Rent is set by supply and demand. There's no law - economic or otherwise -
saying that it is _necessary_ for landlords or anybody else to yield a return
on capital.

In reality if the value of a home is falling or flat landlords _do_ often try
to raise rents in order to recoup losses and sometimes this leads to even
_greater_ losses as tenants leave and it goes unrented. It's a psychological
trap caused by a feeling of entitlement to profit.

This "nightmare" has kind of faded in to distant memory as most governments
around the world have decided to provide indirect wealth transfers to property
owners via QE and low interest rates.
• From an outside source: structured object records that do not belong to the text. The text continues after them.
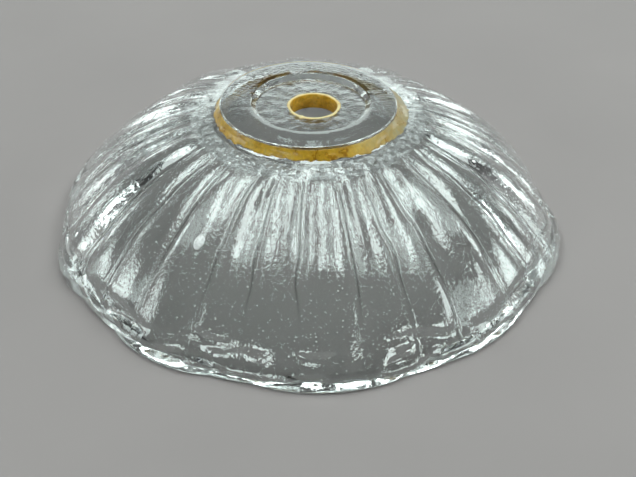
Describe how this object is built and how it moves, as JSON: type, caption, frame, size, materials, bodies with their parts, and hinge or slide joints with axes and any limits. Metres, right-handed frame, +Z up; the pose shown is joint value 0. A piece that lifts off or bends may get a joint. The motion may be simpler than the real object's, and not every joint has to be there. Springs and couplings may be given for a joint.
{
  "type": "glass lamp dish",
  "caption": "Clear pressed-glass dish with a fluted bowl, scalloped rim, raised round foot with a shallow recess and an amber-lined centre hole.",
  "frame": {"origin": "centre of the scalloped rim, on the plane the rim stands on", "axes": "+Z up from the rim to the foot, along the bowl's axis; -Y is the pictured front"},
  "size_m": [0.1162, 0.117, 0.0308],
  "materials": {
    "clear_glass": "clear pressed glass with an orange-peel surface, fine pits and seeds",
    "amber_band": "mottled mustard-amber skin, slightly glossy, ragged lower edge",
    "amber_lining": "saturated orange-amber skin, slightly glossy"
  },
  "bodies": {
    "root": {"dish_pressing": "clear_glass", "amber_foot_band": "amber_band", "amber_hole_lining": "amber_lining"}
  },
  "joints": []
}
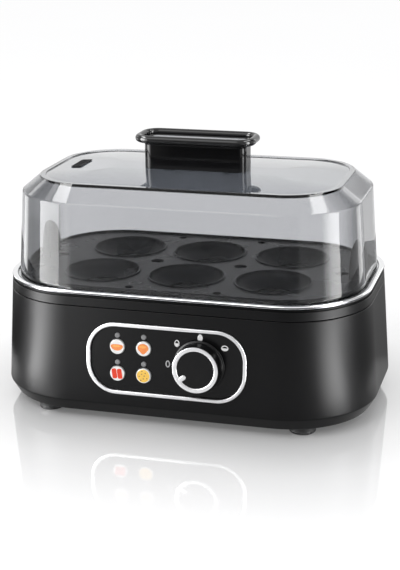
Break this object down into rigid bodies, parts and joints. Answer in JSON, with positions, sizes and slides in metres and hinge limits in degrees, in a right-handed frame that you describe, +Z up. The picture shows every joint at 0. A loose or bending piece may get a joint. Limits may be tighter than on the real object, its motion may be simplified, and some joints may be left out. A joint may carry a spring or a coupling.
{
  "type": "countertop egg cooker",
  "caption": "Low rounded-rectangle egg cooker: moulded base with timer knob and push buttons, steel pan, pocketed egg tray and clear lift-off lid with a column handle.",
  "frame": {"origin": "on the worktop under the middle of the whole cooker, at the undersides of its feet", "axes": "+X to the right along the length, +Y to the back (the panel faces -Y), +Z up"},
  "size_m": [0.2298, 0.1608, 0.1599],
  "materials": {
    "satin_black": "satin moulded",
    "gloss_black": "polished moulded",
    "tray_black": "semi-gloss moulded",
    "clear_smoke": "clear polished, lightly smoked",
    "chrome": "polished",
    "steel": "brushed",
    "aluminium": "rolled",
    "rubber": "matt",
    "silicone": "matt",
    "board_green": "lacquered",
    "button_white": "printed, glossy",
    "lamp_grey": "diffused",
    "ceramic": "glazed ceramic"
  },
  "bodies": {
    "base": {"body_shell": "satin_black", "collar_ring": "satin_black", "base_plate": "satin_black", "panel_fascia": "gloss_black", "buzzer": "gloss_black", "switch_1": "gloss_black", "switch_2": "gloss_black", "switch_3": "gloss_black", "switch_4": "gloss_black", "water_pan": "chrome", "panel_bezel": "chrome", "heating_element": "steel", "heat_shield": "steel", "rotary_switch": "steel", "base_screw_1": "steel", "base_screw_2": "steel", "base_screw_3": "steel", "base_screw_4": "steel", "board_screw_1": "steel", "board_screw_2": "steel", "board_screw_3": "steel", "board_screw_4": "steel", "heat_spreader": "aluminium", "foot_1": "rubber", "foot_2": "rubber", "foot_3": "rubber", "foot_4": "rubber", "cord_gland": "rubber", "pan_gasket": "silicone", "lead_live": "silicone", "lead_neutral": "silicone", "control_board": "board_green", "led_1": "lamp_grey", "led_2": "lamp_grey", "led_3": "lamp_grey", "led_4": "lamp_grey", "thermostat": "ceramic", "thermal_fuse": "ceramic", "terminal_block": "ceramic"},
    "lid": {"lid_shell": "clear_smoke", "lid_handle": "gloss_black", "handle_inlay": "chrome", "steam_vent": "gloss_black", "handle_screw_1": "steel", "handle_screw_2": "steel"},
    "tray": {"egg_tray": "tray_black"},
    "knob": {"knob_body": "gloss_black", "knob_ring": "chrome", "knob_pointer": "chrome", "knob_shaft": "steel"},
    "button_upper_left": {"button_1": "button_white"},
    "button_upper_right": {"button_2": "button_white"},
    "button_lower_left": {"button_3": "button_white"},
    "button_lower_right": {"button_4": "button_white"}
  },
  "joints": [
    {"name": "lid_lift", "type": "slide", "parent": "base", "child": "lid", "axis": [0, 0, 1], "range_m": [0, 0.2]},
    {"name": "tray_lift", "type": "slide", "parent": "base", "child": "tray", "axis": [0, 0, 1], "range_m": [0, 0.1]},
    {"name": "knob_turn", "type": "hinge", "parent": "base", "child": "knob", "pos_m": [0.0201, -0.07054, 0.04], "axis": [0, 0.9976, -0.0688], "range_deg": [0, 180]},
    {"name": "button_upper_left_press", "type": "slide", "parent": "base", "child": "button_upper_left", "axis": [0, 0.9976, -0.0688], "range_m": [0, 0.0008], "stiffness_N_per_m": 800},
    {"name": "button_upper_right_press", "type": "slide", "parent": "base", "child": "button_upper_right", "axis": [0, 0.9976, -0.0688], "range_m": [0, 0.0008], "stiffness_N_per_m": 800},
    {"name": "button_lower_left_press", "type": "slide", "parent": "base", "child": "button_lower_left", "axis": [0, 0.9976, -0.0688], "range_m": [0, 0.0008], "stiffness_N_per_m": 800},
    {"name": "button_lower_right_press", "type": "slide", "parent": "base", "child": "button_lower_right", "axis": [0, 0.9976, -0.0688], "range_m": [0, 0.0008], "stiffness_N_per_m": 800}
  ],
  "couplings": [
    {"joint": "tray_lift", "follows": "lid_lift", "ratio": 0.5}
  ]
}
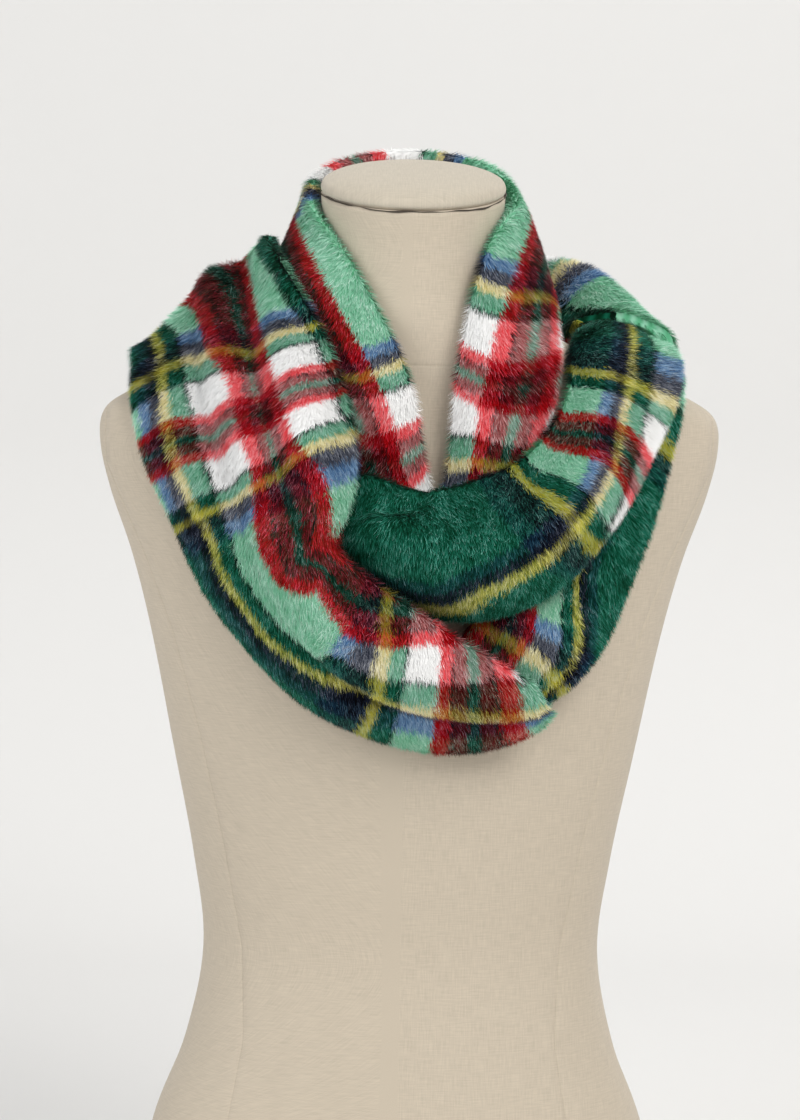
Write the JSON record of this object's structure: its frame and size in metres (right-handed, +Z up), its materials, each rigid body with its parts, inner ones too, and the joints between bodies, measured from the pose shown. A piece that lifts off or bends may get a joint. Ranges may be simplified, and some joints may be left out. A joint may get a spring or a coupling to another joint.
{
  "type": "infinity scarf on a limbless dress form",
  "caption": "Plush plaid loop scarf wound double round the neck of a linen-covered dress form: a raised collar turn, a wide front swath and a crossing turn tucked beneath it.",
  "frame": {"origin": "middle of the dress form's flat bottom, on the surface that it stands on", "axes": "+Z up the form to its neck, the front of the form and of the scarf faces -Y, and +X is to the right as the front is looked at"},
  "size_m": [0.3906, 0.3266, 0.751],
  "materials": {
    "plaid_plush": "soft long-pile plush in green, red, white, navy and yellow plaid",
    "linen": "fine plain-weave linen drawn smooth over the form"
  },
  "bodies": {
    "root": {"form_body": "linen", "form_neck_cap": "linen", "scarf_collar_turn": "plaid_plush", "scarf_right_under": "plaid_plush", "scarf_right_over": "plaid_plush", "scarf_back_turn": "plaid_plush", "scarf_left_swath": "plaid_plush"}
  },
  "joints": []
}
In the last 10 years even an idiot could
probably have made capital gains in most housing markets thanks to the
government assistance lavished on them.

>Rental units that appreciate fast enough are just held vacant in some
markets, so much so that Vancouver had to abundantly tax it to try to stop it.

Vancouver is as much about foreign money trying to find a home as it is about
capital investments. A Chinese investor is often okay with a depreciation in
capital provided they have A) assurances that their capital is not at risk of
confiscation by the Chinese state and B) that they have a place to run away to
in case some shit goes down in China.

The headache of renting out the apartment along with the instinctive desire to
own something "brand new and untouched" means that they often leave these gold
bar proxies/emergency safe houses empty.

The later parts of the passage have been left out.